The problem |
Recently I have participated in a discussion regarding ODI mappings complexity. More specifically reducing mappings complexity. The ODI mappings I am talking about are using datastores built on behalf of bitemporal tables in Oracle databases. Worths mentioning that temporal behavior is implemented using plain "start date" and "end date" fields for both valid time and transaction time periods. Oracle 12c's temporal validity feature is not used. ETL jobs process data in a snapshot based manner. Each job receives two date parameters (day granularity) used for temporal selection:
These date type values are used to populate VT/TT fields for the inserted and updated data in target tables and to filter source tables data.
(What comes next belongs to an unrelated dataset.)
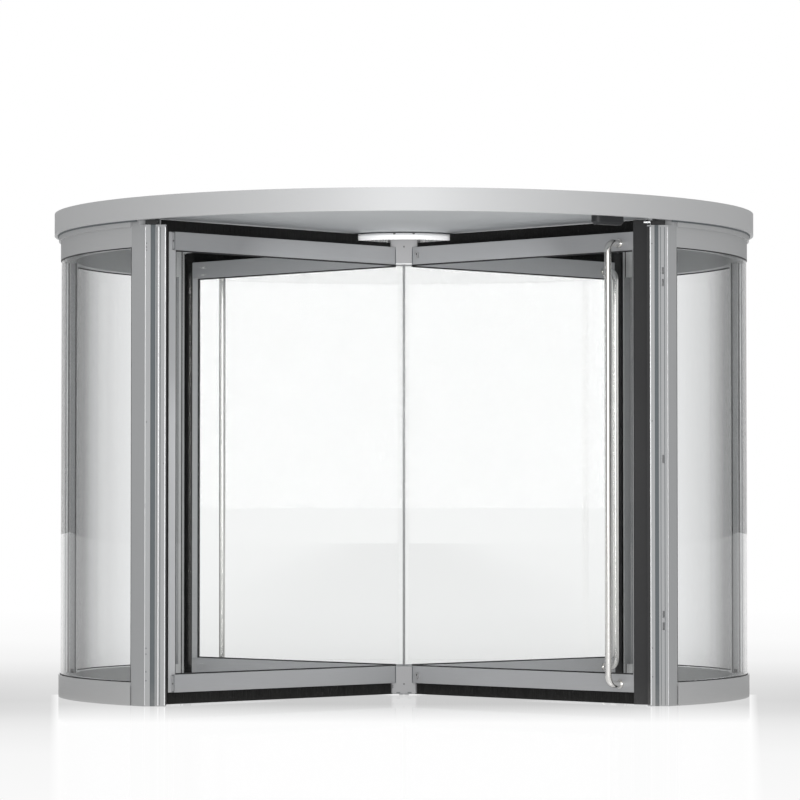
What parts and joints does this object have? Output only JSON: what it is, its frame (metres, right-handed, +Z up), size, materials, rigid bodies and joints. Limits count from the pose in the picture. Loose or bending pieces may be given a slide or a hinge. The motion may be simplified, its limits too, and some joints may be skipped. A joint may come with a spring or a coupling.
{
  "type": "revolving door",
  "caption": "Glazed revolving door: wings with tall tube handles turn in a curved glass drum under a flat round canopy.",
  "frame": {"origin": "on the floor, on the axis that the wings turn about", "axes": "+Z up, -Y the front side that the picture shows, +X to the right as seen from the front"},
  "size_m": [3.196, 3.1956, 2.189],
  "materials": {
    "anodised": "satin anodised, vertical grain",
    "canopy_silver": "satin silver powder coat",
    "ceiling_silver": "satin grey, lightly brushed",
    "roof_sheet": "plain galvanised sheet",
    "steel_frame": "grey primer",
    "bearing_steel": "machined",
    "clear_glass": "clear, polished",
    "gasket": "matt",
    "brush": "dense bristles",
    "edge_rubber": "matt",
    "disc_white": "bright white, satin",
    "handle_steel": "polished stainless tube",
    "lock_steel": "satin",
    "sensor_black": "matt",
    "seal_grey": "satin"
  },
  "bodies": {
    "drum": {"left_top_rail": "anodised", "right_top_rail": "anodised", "left_skirt": "anodised", "right_skirt": "anodised", "left_curved_glass": "clear_glass", "right_curved_glass": "clear_glass", "left_mullion": "anodised", "right_mullion": "anodised", "front_left_post": "anodised", "front_right_post": "anodised", "rear_left_post": "anodised", "rear_right_post": "anodised", "post_gaskets": "gasket", "canopy_fascia": "canopy_silver", "roof_cover": "roof_sheet", "ceiling_panel": "ceiling_silver", "canopy_beams": "steel_frame", "shaft_bearing": "bearing_steel", "motion_sensors": "sensor_black", "floor_bearing": "bearing_steel"},
    "rotor": {"hub_disc": "disc_white", "top_hub_clamp": "anodised", "bottom_hub_clamp": "anodised", "centre_seal": "seal_grey", "lock_cylinders": "lock_steel", "wing_1_rails": "anodised", "wing_1_stile": "anodised", "wing_1_glass": "clear_glass", "wing_1_brushes": "brush", "wing_1_edge_strip": "edge_rubber", "wing_1_handle": "handle_steel", "wing_2_rails": "anodised", "wing_2_stile": "anodised", "wing_2_glass": "clear_glass", "wing_2_brushes": "brush", "wing_2_edge_strip": "edge_rubber", "wing_2_handle": "handle_steel", "wing_3_rails": "anodised", "wing_3_stile": "anodised", "wing_3_glass": "clear_glass", "wing_3_brushes": "brush", "wing_3_edge_strip": "edge_rubber", "wing_3_handle": "handle_steel", "wing_4_rails": "anodised", "wing_4_stile": "anodised", "wing_4_glass": "clear_glass", "wing_4_brushes": "brush", "wing_4_edge_strip": "edge_rubber", "wing_4_handle": "handle_steel"}
  },
  "joints": [
    {"name": "rotor_turn", "type": "hinge", "parent": "drum", "child": "rotor", "pos_m": [0, 0, 0], "axis": [0, 0, 1], "continuous": true}
  ]
}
It is possible to have inside an ODI mapping multiple instances of the same datastore, each instance being filtered on a different valid time. For example, comparing today's data with yesterday's data for a given table. The necessity to filter source tables on valid time(VT) and transaction time(TT) could lead to a proliferation of Filter components or in the best case increases the complexity and verbosity of existing Filter conditions. It would be nice if we could find a way to eliminate the Filter components created exclusively for VT/TT filtering purposes but preserve the VT/TT conditions in the final SQL code generated by the mapping. Otherwise, if a temporal datastore has to be filtered on some other condition, it would be nice to not have to specify VT/TT conditions (in order to keep the filter condition as simple as possible) yet preserving VT/TT conditions on the final SQL. It is assumed that temporal source tables are filtered by a reference date so we don't want to complicate the already complex ODI mapping logical and physical layouts with well-known filtering conditions. This is something similar to Oracle application context and fine-grained access control feature. Indeed this was one of the solutions proposed for simplifying the mappings but:
The solution I describe below uses ODI component knowledge module to inject valid time/transaction time conditions directly in mapping's Abstract Syntax Tree. The conditions are specified using XKM options. Because each source datastore instance(or better said the associated physical node) will have an associated XKM, we can specify a filtering condition for each. If necessary we can specify a different reference date for each instance of a given temporal source datastore. Proceeding this way we will have the valid time/transaction time conditions present on the final SQL code without creating dedicated Filter components. We would obtain simpler ODI mappings but we have to create a custom XKM.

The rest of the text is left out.